* **Work required**
Your task is to reproduce the entries below word for word.

* **Records with modeling code**
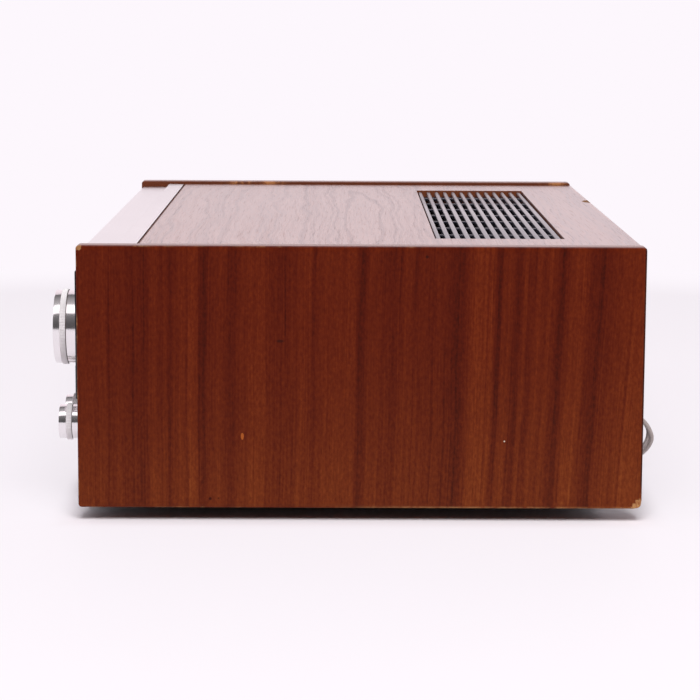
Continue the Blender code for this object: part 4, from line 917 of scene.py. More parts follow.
def makeKnob(control, kind):
    node = f"{control}_knob"
    face, shaftEnd = [corner.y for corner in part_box(node)]
    size = knobKinds[kind]
    band, ring, groove = size["band"], size["ring"], size["groove"]
    edge, chamfer = knobEdge, knobChamfer
    back = face + size["length"]
    ringFront = face + size["frontBand"]
    ringBack = ringFront + size["ringWidth"]
    bottom = face + size["drop"]
    dished = band * 0.55
    profile = [
        (0, bottom + size["dish"]),
        (dished, bottom + size["dish"]),
        (dished + edge, bottom),
        (band - size["rim"] - size["drop"], bottom),
        (band - size["rim"], face),
        (band - chamfer, face),
        (band - chamfer * 0.3, face + chamfer * 0.3),
        (band, face + chamfer),
        (band, ringFront - edge),
        (band + edge, ringFront),
        (ring - edge, ringFront),
        (ring, ringFront + edge),
        (ring, ringBack - edge),
        (ring - edge, ringBack),
        (band - groove, ringBack),
        (band - groove, ringBack + groove * 0.7),
        (band, ringBack + groove),
        (band, back - edge),
        (band - edge, back),
    ]
    if size["shaft"]:
        within, end = size["shaft"], shaftEnd
    else:
        within, end = size["bore"], back - size["boreDepth"]
    profile += [(within, back), (within, end), (0, end)]
    centre = hub(node)
    shape = turned(profile, size["ridges"] * 4, centre)
    knurled(
        shape, centre, size["ridges"], size["knurl"],
        lambda radius, y: radius > ring - edge / 2 and ringFront < y < ringBack,
    )
    name = f"{control}_knob_turned"
    made = piece(name, shape, turnedMetal, (node,), control)
    storeTurning(made, centre, size, ringFront, ringBack)


makeKnob("tuning", "tuning")
for control in smallKnobs:
    makeKnob(control, "small")
print("knobs: seven turned and knurled")


# Trim and vent

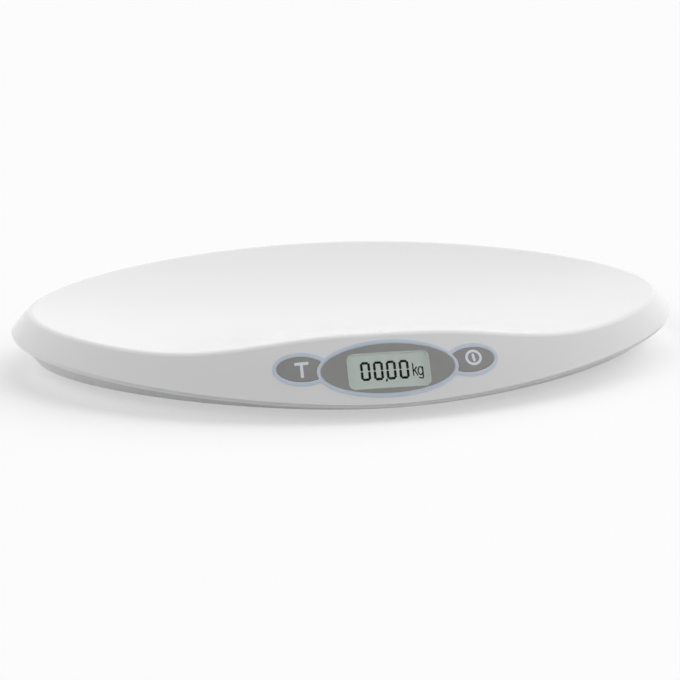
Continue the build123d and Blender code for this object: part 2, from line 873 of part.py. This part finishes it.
# ---------------------------------------------------------------- screws
with BuildPart() as shell_screws:
    with BuildSketch(Plane.XY.offset(screw_seat_height)):
        with Locations(*shell_screw_places):
            Circle(screw_head_radius)
    extrude(amount=-screw_head_height)
    with BuildSketch(Plane.XY.offset(screw_seat_height)):
        with Locations(*shell_screw_places):
            Circle(screw_radius)
    extrude(amount=screw_length)
    with BuildSketch(Plane.XY.offset(screw_seat_height - screw_head_height)):
        with Locations(*shell_screw_places):
            Rectangle(recess_length, recess_width)
            Rectangle(recess_width, recess_length)
    extrude(amount=recess_depth, mode=Mode.SUBTRACT)
finish(shell_screws, "shell_screws")

with BuildPart() as board_screws:
    with BuildSketch(panel.offset(-board_back)):
        with Locations(*board_screw_places):
            Circle(small_head_radius)
    extrude(amount=-small_head_height)
    with BuildSketch(panel.offset(-board_back)):
        with Locations(*board_screw_places):
            Circle(small_screw_radius)
    extrude(amount=small_screw_length)
finish(board_screws, "board_screws")

with BuildPart() as cover_screws:
    with BuildSketch(Plane.XY.offset(cell_top + cover_height)):
        with Locations(*cover_screw_places):
            Circle(small_head_radius)
    extrude(amount=small_head_height)
    with BuildSketch(Plane.XY.offset(cell_top + cover_height)):
        with Locations(*cover_screw_places):
            Circle(small_screw_radius)
    extrude(amount=-small_screw_length)
finish(cover_screws, "cover_screws")


# ---------------------------------------------------------------- leads
def make_lead(points):
    """A round lead along straight runs with tangent bends."""
    with BuildPart() as lead:
        with BuildLine() as route:
            FilletPolyline(*points, radius=lead_bend)
        with BuildSketch(Plane(origin=route.line @ 0, z_dir=route.line % 0)):
            Circle(lead_radius)
        sweep(path=route.line)
    return lead


def connector_end(place):
    """Where a lead meets the connector, and the point on the floor that it rises from."""
    end = panel.from_local_coords((place * connector_pitch, connector_rise, -board_back - connector_depth))
    rise = (end.Z - lead_height) / panel.z_dir.Z
    return [end - panel.z_dir * rise, end]


for name, (x, y), place in zip(foot_names, feet, connector_slots):
    side = 1 if x > 0 else -1
    start = (x - side * cover_size / 2, y, cell_top + cover_height / 2)
    clear_of_cover = (start[0] - side * lead_exit, y, start[2])
    floor_end = connector_end(place)
    if y < 0:
        middle = [
            (start[0] - side * front_lead_run, y, lead_height),
            (floor_end[0].X, -front_lead_turn, lead_height),
        ]
    else:
        middle = [
            (start[0] - side * back_lead_run, y, lead_height),
            (side * back_lead_reach, -back_lead_turn, lead_height),
            (floor_end[0].X, -inner_lead_turn, lead_height),
        ]
    finish(make_lead([start, clear_of_cover] + middle + floor_end), f"load_cell_lead_{name}")

battery_lead_points = [
    (0, bay_front - bay_wall, battery_axis_height),
    (0, bay_front - bay_wall - lead_exit, battery_axis_height),
    (0, bay_front - bay_wall - battery_lead_run, lead_height),
] + connector_end(0)
finish(make_lead(battery_lead_points), "battery_lead")
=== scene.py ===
import json
from math import cos, pi, radians, sin, sqrt

import bmesh
import bpy
from mathutils import Matrix, Vector
from mathutils.bvhtree import BVHTree


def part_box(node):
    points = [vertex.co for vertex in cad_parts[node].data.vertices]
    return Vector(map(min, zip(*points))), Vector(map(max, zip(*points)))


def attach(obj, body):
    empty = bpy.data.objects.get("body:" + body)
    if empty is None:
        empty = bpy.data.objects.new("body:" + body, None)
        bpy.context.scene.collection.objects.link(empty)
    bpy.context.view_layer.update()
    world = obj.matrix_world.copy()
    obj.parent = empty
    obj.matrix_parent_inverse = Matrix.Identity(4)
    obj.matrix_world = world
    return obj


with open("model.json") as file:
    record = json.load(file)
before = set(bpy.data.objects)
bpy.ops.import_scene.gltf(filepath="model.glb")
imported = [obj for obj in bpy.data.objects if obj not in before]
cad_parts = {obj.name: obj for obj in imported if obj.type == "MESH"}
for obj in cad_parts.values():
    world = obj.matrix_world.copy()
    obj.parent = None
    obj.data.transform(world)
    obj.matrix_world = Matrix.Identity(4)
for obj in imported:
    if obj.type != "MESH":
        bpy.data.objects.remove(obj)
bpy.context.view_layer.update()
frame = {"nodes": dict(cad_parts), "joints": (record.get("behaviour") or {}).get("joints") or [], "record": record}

nodes = frame["nodes"]
collection = bpy.context.scene.collection
mm = 0.001

cameraLook = {
    "place": (-0.19490, -1.03640, 0.34980),
    "turn": 10.18,  # degrees
    "down": 17.966,
    "fieldOfView": 29.38,
}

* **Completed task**
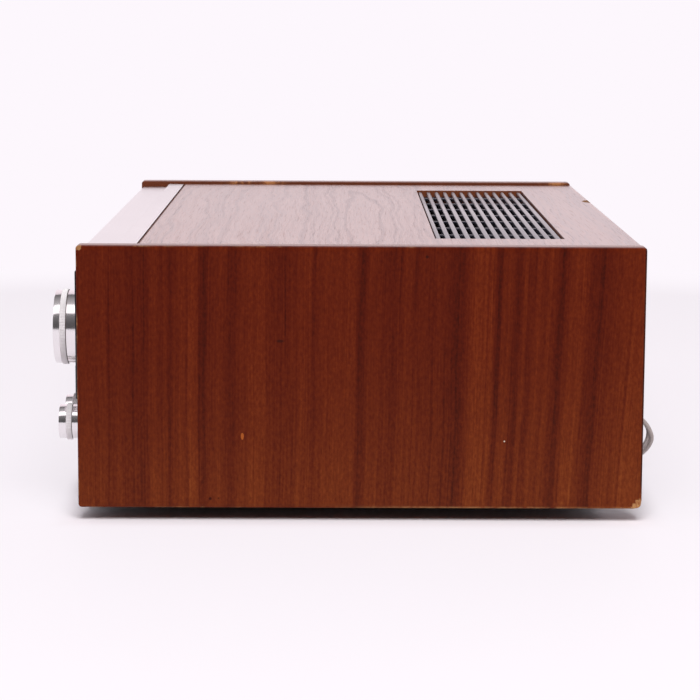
Continue the Blender code for this object: part 4, from line 917 of scene.py. More parts follow.
def makeKnob(control, kind):
    node = f"{control}_knob"
    face, shaftEnd = [corner.y for corner in part_box(node)]
    size = knobKinds[kind]
    band, ring, groove = size["band"], size["ring"], size["groove"]
    edge, chamfer = knobEdge, knobChamfer
    back = face + size["length"]
    ringFront = face + size["frontBand"]
    ringBack = ringFront + size["ringWidth"]
    bottom = face + size["drop"]
    dished = band * 0.55
    profile = [
        (0, bottom + size["dish"]),
        (dished, bottom + size["dish"]),
        (dished + edge, bottom),
        (band - size["rim"] - size["drop"], bottom),
        (band - size["rim"], face),
        (band - chamfer, face),
        (band - chamfer * 0.3, face + chamfer * 0.3),
        (band, face + chamfer),
        (band, ringFront - edge),
        (band + edge, ringFront),
        (ring - edge, ringFront),
        (ring, ringFront + edge),
        (ring, ringBack - edge),
        (ring - edge, ringBack),
        (band - groove, ringBack),
        (band - groove, ringBack + groove * 0.7),
        (band, ringBack + groove),
        (band, back - edge),
        (band - edge, back),
    ]
    if size["shaft"]:
        within, end = size["shaft"], shaftEnd
    else:
        within, end = size["bore"], back - size["boreDepth"]
    profile += [(within, back), (within, end), (0, end)]
    centre = hub(node)
    shape = turned(profile, size["ridges"] * 4, centre)
    knurled(
        shape, centre, size["ridges"], size["knurl"],
        lambda radius, y: radius > ring - edge / 2 and ringFront < y < ringBack,
    )
    name = f"{control}_knob_turned"
    made = piece(name, shape, turnedMetal, (node,), control)
    storeTurning(made, centre, size, ringFront, ringBack)


makeKnob("tuning", "tuning")
for control in smallKnobs:
    makeKnob(control, "small")
print("knobs: seven turned and knurled")


# Trim and vent

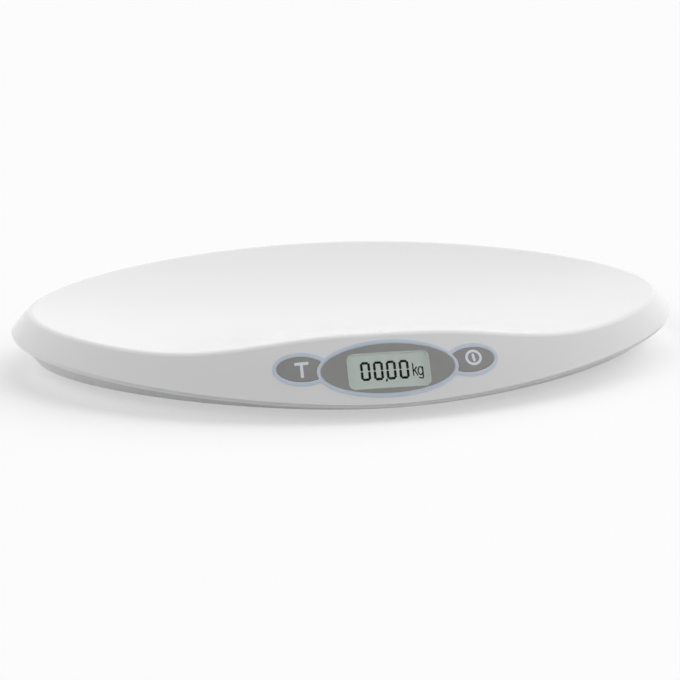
Continue the build123d and Blender code for this object: part 2, from line 873 of part.py. This part finishes it.
# ---------------------------------------------------------------- screws
with BuildPart() as shell_screws:
    with BuildSketch(Plane.XY.offset(screw_seat_height)):
        with Locations(*shell_screw_places):
            Circle(screw_head_radius)
    extrude(amount=-screw_head_height)
    with BuildSketch(Plane.XY.offset(screw_seat_height)):
        with Locations(*shell_screw_places):
            Circle(screw_radius)
    extrude(amount=screw_length)
    with BuildSketch(Plane.XY.offset(screw_seat_height - screw_head_height)):
        with Locations(*shell_screw_places):
            Rectangle(recess_length, recess_width)
            Rectangle(recess_width, recess_length)
    extrude(amount=recess_depth, mode=Mode.SUBTRACT)
finish(shell_screws, "shell_screws")

with BuildPart() as board_screws:
    with BuildSketch(panel.offset(-board_back)):
        with Locations(*board_screw_places):
            Circle(small_head_radius)
    extrude(amount=-small_head_height)
    with BuildSketch(panel.offset(-board_back)):
        with Locations(*board_screw_places):
            Circle(small_screw_radius)
    extrude(amount=small_screw_length)
finish(board_screws, "board_screws")

with BuildPart() as cover_screws:
    with BuildSketch(Plane.XY.offset(cell_top + cover_height)):
        with Locations(*cover_screw_places):
            Circle(small_head_radius)
    extrude(amount=small_head_height)
    with BuildSketch(Plane.XY.offset(cell_top + cover_height)):
        with Locations(*cover_screw_places):
            Circle(small_screw_radius)
    extrude(amount=-small_screw_length)
finish(cover_screws, "cover_screws")


# ---------------------------------------------------------------- leads
def make_lead(points):
    """A round lead along straight runs with tangent bends."""
    with BuildPart() as lead:
        with BuildLine() as route:
            FilletPolyline(*points, radius=lead_bend)
        with BuildSketch(Plane(origin=route.line @ 0, z_dir=route.line % 0)):
            Circle(lead_radius)
        sweep(path=route.line)
    return lead


def connector_end(place):
    """Where a lead meets the connector, and the point on the floor that it rises from."""
    end = panel.from_local_coords((place * connector_pitch, connector_rise, -board_back - connector_depth))
    rise = (end.Z - lead_height) / panel.z_dir.Z
    return [end - panel.z_dir * rise, end]


for name, (x, y), place in zip(foot_names, feet, connector_slots):
    side = 1 if x > 0 else -1
    start = (x - side * cover_size / 2, y, cell_top + cover_height / 2)
    clear_of_cover = (start[0] - side * lead_exit, y, start[2])
    floor_end = connector_end(place)
    if y < 0:
        middle = [
            (start[0] - side * front_lead_run, y, lead_height),
            (floor_end[0].X, -front_lead_turn, lead_height),
        ]
    else:
        middle = [
            (start[0] - side * back_lead_run, y, lead_height),
            (side * back_lead_reach, -back_lead_turn, lead_height),
            (floor_end[0].X, -inner_lead_turn, lead_height),
        ]
    finish(make_lead([start, clear_of_cover] + middle + floor_end), f"load_cell_lead_{name}")

battery_lead_points = [
    (0, bay_front - bay_wall, battery_axis_height),
    (0, bay_front - bay_wall - lead_exit, battery_axis_height),
    (0, bay_front - bay_wall - battery_lead_run, lead_height),
] + connector_end(0)
finish(make_lead(battery_lead_points), "battery_lead")
=== scene.py ===
import json
from math import cos, pi, radians, sin, sqrt

import bmesh
import bpy
from mathutils import Matrix, Vector
from mathutils.bvhtree import BVHTree


def part_box(node):
    points = [vertex.co for vertex in cad_parts[node].data.vertices]
    return Vector(map(min, zip(*points))), Vector(map(max, zip(*points)))


def attach(obj, body):
    empty = bpy.data.objects.get("body:" + body)
    if empty is None:
        empty = bpy.data.objects.new("body:" + body, None)
        bpy.context.scene.collection.objects.link(empty)
    bpy.context.view_layer.update()
    world = obj.matrix_world.copy()
    obj.parent = empty
    obj.matrix_parent_inverse = Matrix.Identity(4)
    obj.matrix_world = world
    return obj


with open("model.json") as file:
    record = json.load(file)
before = set(bpy.data.objects)
bpy.ops.import_scene.gltf(filepath="model.glb")
imported = [obj for obj in bpy.data.objects if obj not in before]
cad_parts = {obj.name: obj for obj in imported if obj.type == "MESH"}
for obj in cad_parts.values():
    world = obj.matrix_world.copy()
    obj.parent = None
    obj.data.transform(world)
    obj.matrix_world = Matrix.Identity(4)
for obj in imported:
    if obj.type != "MESH":
        bpy.data.objects.remove(obj)
bpy.context.view_layer.update()
frame = {"nodes": dict(cad_parts), "joints": (record.get("behaviour") or {}).get("joints") or [], "record": record}

nodes = frame["nodes"]
collection = bpy.context.scene.collection
mm = 0.001

cameraLook = {
    "place": (-0.19490, -1.03640, 0.34980),
    "turn": 10.18,  # degrees
    "down": 17.966,
    "fieldOfView": 29.38,
}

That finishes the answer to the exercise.